• **What the exercise asks**:
Give the listing again in full, exactly as written.

○ ○ ○ ○

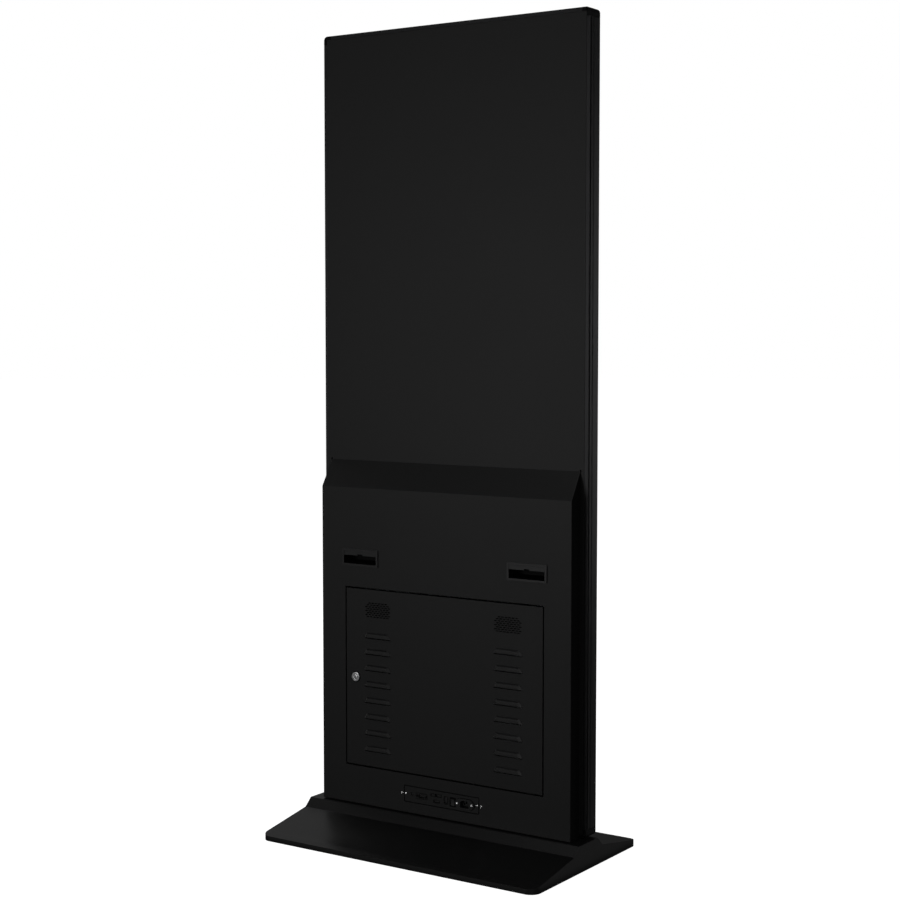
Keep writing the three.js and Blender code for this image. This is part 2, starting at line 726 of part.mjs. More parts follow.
function makeLock() {
  const lock = assembly(lockX, 0, 0);
  const barrelBack = -20;
  const faceRise = 2.8;
  const barrel = union([
    rod(lockFaceRadius, 'y', [gap, faceRise], [0, 0], 32),
    rod(lockBarrelRadius, 'y', [barrelBack, 1], [0, 0], 24),
  ]).subtract(rod(lockPlugRadius + gap, 'y', [barrelBack - 1, faceRise + 1]));
  lock.add(piece('lock_barrel', barrel, chrome));

  const nutRadius = 13.5;
  const nutBack = -5.5;
  const nut = rod(nutRadius, 'y', [nutBack, -sheet - gap], [0, 0], 6)
    .subtract(rod(lockBarrelRadius + gap, 'y', [nutBack - 1, 0]));
  lock.add(piece('lock_nut', nut, zincSteel));

  const shank = 3.5;
  const shankEnd = -24;
  const keySlot = { half: 0.9, reach: 3.6, depth: 5 };
  const plug = union([
    rod(lockPlugRadius, 'y', [barrelBack - 0.4, faceRise]),
    block([-shank, shank], [shankEnd, barrelBack], [-shank, shank]),
    rod(shank * 1.5, 'y', [shankEnd - 1.5, shankEnd + 0.5], [0, 0], 16),
  ]).subtract(block([-keySlot.half, keySlot.half], [faceRise - keySlot.depth, faceRise + 1],
    [-keySlot.reach, keySlot.reach]));
  lock.add(piece('lock_plug', plug, chrome));

  // the cam stands straight up when unlocked, and points to the doorway's edge when locked
  const camHalf = 7;
  const outline = new THREE.Shape();
  outline.absarc(0, 0, camHalf, Math.PI, 2 * Math.PI, false);
  outline.lineTo(camHalf, camLength);
  outline.lineTo(-camHalf, camLength);
  outline.closePath();
  const hole = shank + gap;
  const cam = prism(outline, 'y', [shankEnd + 0.8, barrelBack - 0.7], 8)
    .subtract(block([-hole, hole], [shankEnd, barrelBack], [-hole, hole]));
  lock.add(piece('lock_cam', cam, zincSteel));
  return lock;
}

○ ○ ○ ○

• **Reply to the exercise**:
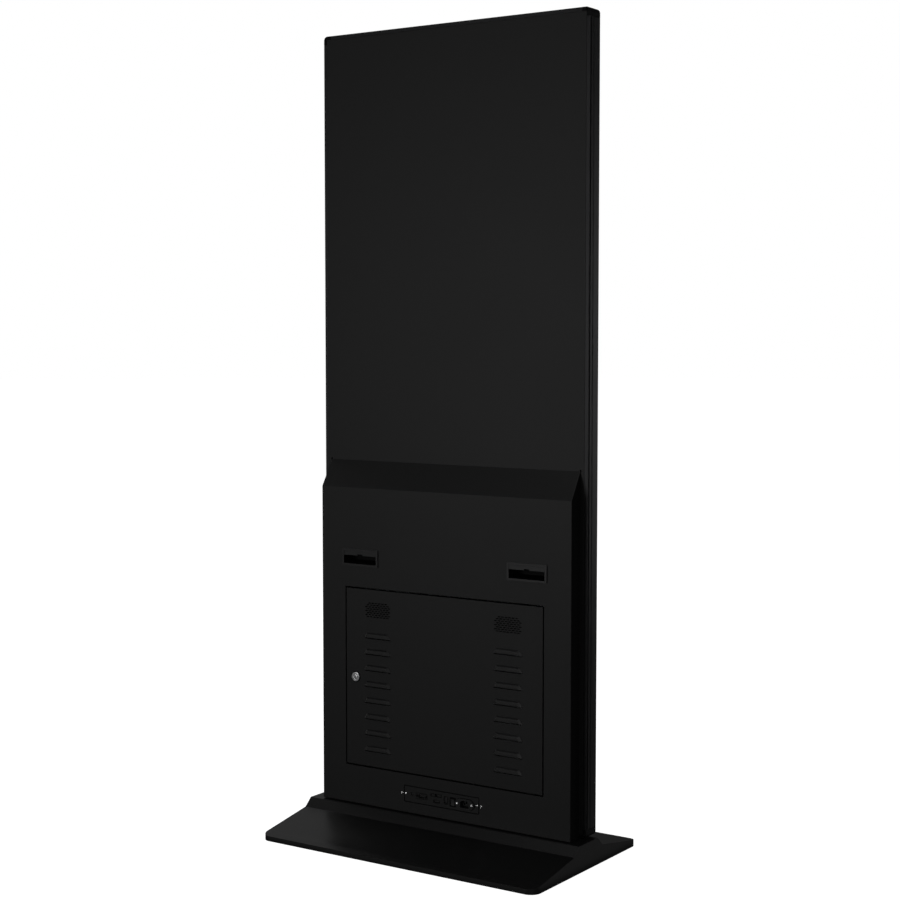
Keep writing the three.js and Blender code for this image. This is part 2, starting at line 726 of part.mjs. More parts follow.
function makeLock() {
  const lock = assembly(lockX, 0, 0);
  const barrelBack = -20;
  const faceRise = 2.8;
  const barrel = union([
    rod(lockFaceRadius, 'y', [gap, faceRise], [0, 0], 32),
    rod(lockBarrelRadius, 'y', [barrelBack, 1], [0, 0], 24),
  ]).subtract(rod(lockPlugRadius + gap, 'y', [barrelBack - 1, faceRise + 1]));
  lock.add(piece('lock_barrel', barrel, chrome));

  const nutRadius = 13.5;
  const nutBack = -5.5;
  const nut = rod(nutRadius, 'y', [nutBack, -sheet - gap], [0, 0], 6)
    .subtract(rod(lockBarrelRadius + gap, 'y', [nutBack - 1, 0]));
  lock.add(piece('lock_nut', nut, zincSteel));

  const shank = 3.5;
  const shankEnd = -24;
  const keySlot = { half: 0.9, reach: 3.6, depth: 5 };
  const plug = union([
    rod(lockPlugRadius, 'y', [barrelBack - 0.4, faceRise]),
    block([-shank, shank], [shankEnd, barrelBack], [-shank, shank]),
    rod(shank * 1.5, 'y', [shankEnd - 1.5, shankEnd + 0.5], [0, 0], 16),
  ]).subtract(block([-keySlot.half, keySlot.half], [faceRise - keySlot.depth, faceRise + 1],
    [-keySlot.reach, keySlot.reach]));
  lock.add(piece('lock_plug', plug, chrome));

  // the cam stands straight up when unlocked, and points to the doorway's edge when locked
  const camHalf = 7;
  const outline = new THREE.Shape();
  outline.absarc(0, 0, camHalf, Math.PI, 2 * Math.PI, false);
  outline.lineTo(camHalf, camLength);
  outline.lineTo(-camHalf, camLength);
  outline.closePath();
  const hole = shank + gap;
  const cam = prism(outline, 'y', [shankEnd + 0.8, barrelBack - 0.7], 8)
    .subtract(block([-hole, hole], [shankEnd, barrelBack], [-hole, hole]));
  lock.add(piece('lock_cam', cam, zincSteel));
  return lock;
}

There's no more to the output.